The solenoid thrust in and the engine turned over, building compression. It fired. I had the throttle full open, the disassembled and unmuffled exhaust roared. Smoke belched out of the engine room. I pulled back the revs and pushed the gear lever forward. In seconds we were at full revs again. The boat surged forward.
“Here’s the gun,” said Marcus as he pointed it up through the hatch.
Crack! – A bullet slammed through the three feet of air between us.
“They’re shooting at us,” Marcus cried out in shock and disbelief.
“Get down!”, I heard John yell from below deck as Marcus and I hit the cockpit floor.
The engine suddenly stopped dead. I’d forgotten that as I’d disconnected the damaged cooling system, the automatic shut-down would cut in. Silence returned, broken by two more cracks of bullets breaking the sound barrier near our heads and the drone of the approaching engine. We were without power and steering. I peeked above the edge of the cockpit and saw 10 or 12 men standing up on the deck of the approaching boat – some with guns. They were about 200 metres away by now.
There are many stories of Asian pirates raping and murdering crews and refugees. We were prime pickings. The yacht and its equipment would have enormous value to them on the black market. The young girls on board would have been an added bonus.
I felt a wave of determination wash over me. Fear shifted to defiance. These ratbags were not coming onto my boat. I can never remember another time that I felt so focused and resolute. The odds seemed overwhelmingly against us. I opened the shotgun – “Not loaded! – It’s not loaded!!”. The shells were under my bunk – minutes of unpacking away.
‘‘Marcus, get me the Browning. Quick! Quick!! Quick!!!”
Transformed by the danger, he flew down the stairs and was back in seconds. This gun was also unloaded but there was a full 10-shot magazine in a locker beside the steering wheel – left over from target practice.
“Everybody stay down!”, I yelled, clipping the magazine in as fast as I could. As I loaded the gun I experienced a moment of acute anxiety. This was a .762 caliber, NATO standard, semi-automatic assault rifle equivalent – powerful and lethal. However, it had a bad habit of jamming the first bullet.
The other boat was now 50 metres away. I pulled the bolt back and rammed it home. Thank God!! The first bullet slid smoothly into the breach. I felt a surge of power. The world and time moved into slow motion. I stood up with the rifle butt pressed hard into my shoulder and my cheek resting against the warm, varnished wood of the stock.
This time my view of the pirates was through the rifle sights. Their boat, charging at us, was now less than 30 metres away. Some of the men were positioning themselves to jump onto our deck.

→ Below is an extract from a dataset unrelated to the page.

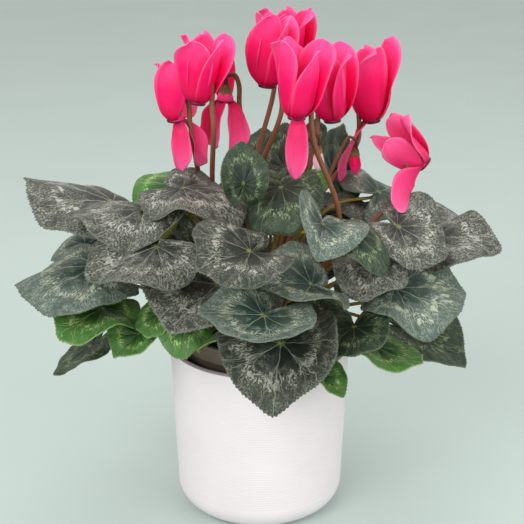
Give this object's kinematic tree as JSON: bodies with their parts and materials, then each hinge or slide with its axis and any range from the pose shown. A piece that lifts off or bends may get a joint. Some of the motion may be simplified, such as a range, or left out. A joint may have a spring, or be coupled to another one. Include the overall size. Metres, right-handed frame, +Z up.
{
  "type": "potted cyclamen",
  "caption": "Flowering cyclamen with pink swept-back petals over silver-marbled heart-shaped leaves, in a plastic nursery pot inside a white ribbed planter.",
  "frame": {"origin": "centre of the planter's underside", "axes": "+Z up along the planter's axis, -Y towards the front that the picture shows, +X to the picture's right"},
  "size_m": [0.3475, 0.2887, 0.3788],
  "materials": {
    "planter_glaze": "satin white with fine level ribs",
    "nursery_plastic": "matte taupe",
    "peat": "rough dark brown peat",
    "stalk": "satin red-brown stalks on a corky brown tuber",
    "silver_leaf": "matte dark green with silver marbling",
    "young_leaf": "satin green with pale marbling",
    "petal_pink": "soft satin pink",
    "petal_pale": "soft satin pale pink"
  },
  "bodies": {
    "root": {"planter": "planter_glaze", "nursery_pot": "nursery_plastic", "potting_soil": "peat", "tuber_with_stalks": "stalk", "leaf_back_1": "silver_leaf", "leaf_back_2": "silver_leaf", "leaf_back_3": "silver_leaf", "leaf_back_4": "silver_leaf", "leaf_back_5": "silver_leaf", "leaf_back_upright_small": "young_leaf", "leaf_back_upright_right": "silver_leaf", "leaf_back_mid_olive": "silver_leaf", "leaf_back_upright_mid": "silver_leaf", "leaf_right_back_top": "silver_leaf", "leaf_right_back_olive_hi": "silver_leaf", "leaf_back_left_green": "young_leaf", "leaf_left_dark_behind": "silver_leaf", "leaf_right_back_olive_lo": "silver_leaf", "leaf_right_far": "silver_leaf", "leaf_left_far": "silver_leaf", "leaf_upper_dark": "silver_leaf", "leaf_right_grey_top": "silver_leaf", "leaf_left_hanging": "young_leaf", "leaf_right_lower_back": "silver_leaf", "leaf_small_round_top": "young_leaf", "leaf_upper_left": "silver_leaf", "leaf_upright_mid": "silver_leaf", "leaf_left_lower": "silver_leaf", "leaf_left_upper": "silver_leaf", "leaf_right_upper_big": "silver_leaf", "leaf_left_green": "young_leaf", "leaf_right_lower_big": "silver_leaf", "leaf_upper_mid": "silver_leaf", "leaf_left_dark_small": "young_leaf", "leaf_left_small": "young_leaf", "leaf_right_bright": "young_leaf", "leaf_left_mid": "silver_leaf", "leaf_right_mid_low": "silver_leaf", "leaf_right_mid": "silver_leaf", "leaf_rim_left": "young_leaf", "leaf_rim_small_right": "young_leaf", "leaf_centre_right_round": "silver_leaf", "leaf_right_low_round": "silver_leaf", "leaf_front_left_big": "silver_leaf", "leaf_centre": "silver_leaf", "leaf_centre_left": "silver_leaf", "leaf_front_low": "silver_leaf", "leaf_rim_front": "young_leaf", "leaf_front_mid": "silver_leaf", "bloom_back_centre": "petal_pink", "bloom_back_right": "petal_pink", "bloom_hanging": "petal_pink", "bloom_top_centre": "petal_pink", "bloom_left_low": "petal_pink", "bloom_right_centre": "petal_pink", "bloom_left_tall": "petal_pink", "bloom_far_right": "petal_pink", "bloom_front_centre": "petal_pink", "bud_pale": "petal_pale", "bud_pink": "petal_pink"}
  },
  "joints": []
}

My sights were pointing directly at the center of the first man’s chest. Years of vermin control in the bush and days of target practice at sea had made me fully proficient with the Browning – a weapon originally designed for one purpose only – killing people. This man I aimed at was as good as dead. At that range, the bullet would pass right through him, rip a hole in his back and have a similar impact on the man behind him.
I couldn’t miss.
I squeezed the trigger – but fired the entire magazine not into the men before me but into the few meters of water that remained between our boats. The roar, echoed off the water, was deafening. In the instant it took for the air to clear, the men dropped from sight.
Their boat swung around, slamming into, and sideswiping our vessel. Not so much as a head bobbed up as it began to move away from us at speed. I stood there motionless, watching.

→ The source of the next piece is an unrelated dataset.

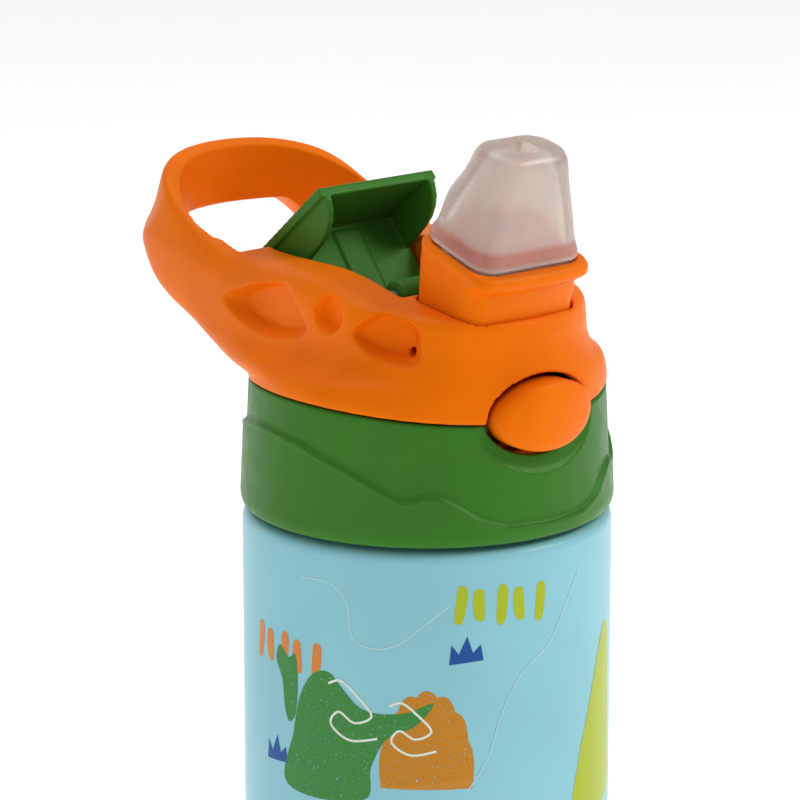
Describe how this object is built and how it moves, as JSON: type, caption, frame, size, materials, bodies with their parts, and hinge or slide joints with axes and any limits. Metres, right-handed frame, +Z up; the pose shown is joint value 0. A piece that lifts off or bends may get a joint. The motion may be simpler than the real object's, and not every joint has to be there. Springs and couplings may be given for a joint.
{
  "type": "kids water bottle",
  "caption": "Kids' steel water bottle with a screw lid, sprung flip cover, soft drinking spout, straw, release button and carry loop.",
  "frame": {"origin": "centre of the foot, on the surface that the bottle stands on", "axes": "+Z up along the body's axis; -Y is the front, where the spout and the release button are; the carry loop points to +Y"},
  "size_m": [0.0738, 0.1121, 0.1967],
  "materials": {
    "body_paint": null,
    "stainless": "satin",
    "green_plastic": "satin",
    "orange_plastic": "satin",
    "silicone": "translucent, smooth",
    "clear_plastic": "translucent",
    "white_plastic": "matte"
  },
  "bodies": {
    "bottle": {"outer_shell": "body_paint", "inner_liner": "stainless", "base_plate": "stainless"},
    "lid_seal": {"lid_gasket": "silicone"},
    "lid": {"screw_collar": "green_plastic", "lid_top": "orange_plastic", "spout_base": "orange_plastic", "plate_seal": "silicone", "vent_valve": "silicone", "straw": "clear_plastic", "spout": "silicone", "hinge_pin": "stainless", "cover_spring": "stainless", "button_spring_left": "stainless", "button_spring_right": "stainless"},
    "cover": {"flip_cover": "green_plastic"},
    "release": {"release_button": "orange_plastic", "latch_slider": "white_plastic"}
  },
  "joints": [
    {"name": "lid_lift", "type": "slide", "parent": "bottle", "child": "lid_seal", "axis": [0, 0, 1], "range_m": [0, 0.0161]},
    {"name": "lid_turn", "type": "hinge", "parent": "lid_seal", "child": "lid", "pos_m": [0, 0, 0.121], "axis": [0, 0, 1], "range_deg": [0, 720]},
    {"name": "cover_hinge", "type": "hinge", "parent": "lid", "child": "cover", "pos_m": [0, -0.0069, 0.1651], "axis": [1, 0, 0], "range_deg": [0, 126], "stiffness_Nm_per_rad": 0.02, "springref_deg": -28.65, "deforming": ["spout", "cover_spring"]},
    {"name": "button_push", "type": "slide", "parent": "lid", "child": "release", "axis": [0, 1, 0], "range_m": [0, 0.0025], "stiffness_N_per_m": 300, "springref_m": -0.002, "deforming": ["button_spring_left", "button_spring_right"]}
  ],
  "couplings": [
    {"joint": "lid_lift", "follows": "lid_turn", "m_per_rad": 0.0012732}
  ]
}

I heard Karima call out, “Do you need this?”
She was standing in a lower cabin, below the deck hatch, juggling a very hot, spent cartridge case ejected from the Browning. At 13, she didn’t realize the difference between live and used shells. I looked at the innocence on her face and felt a flood of relief. My knees went weak. I slumped against the cockpit side but jumped up again immediately. The pirates were still close at hand.
“Marcus, John, let’s set sail now!!”
We rushed to unfurl the Genoa headsail. A stiff breeze was still blowing, and our yacht pushed forward. Then, suddenly our assailants changed direction. They were no longerheading away from us, but parallel to our course about 150 meters away. I watched in disbelief, feeling sick with adrenalin.
Something popped inside me. I loaded and aimed the Browning, and fired the full magazine across their bow. The bullets stitched across the sea immediately in front of them. This time they took off – directly away from us.
We spent the next day mainly in silence. Every so often one or the other of us would say, “That was so close,” or, “They were so lucky you didn’t shoot them,” or “Let’s not ever let any boat near us.”
No one asked, “What would have happened if we hadn’t scared them off?”
A few days later we arrived in Singapore and spent the next month repairing our vessel. We had planned to sail north up the Malacca Strait between Sumatra and the Malay peninsula. The area is notorious for piracy, and we had real trepidation about leaving. Then one dark, moonless night a quite severe tropical storm hit the area. I figured that no self-respecting pirate would be out in that weather – so we slipped out of harbour and sailed into the teeth of the storm. As soon as we left port, I turned off all navigation and cabin lights. I also shut down the radar as other vessels can often pick up telltale signals from operating equipment.
The wind squalls on our beam gave us a good turn of speed and, although making conditions very uncomfortable, delivered us safely through the storm and up the length of the Strait. For the rest of our ocean crossings to foreign destinations, we never let any vessel come closer than several miles from us.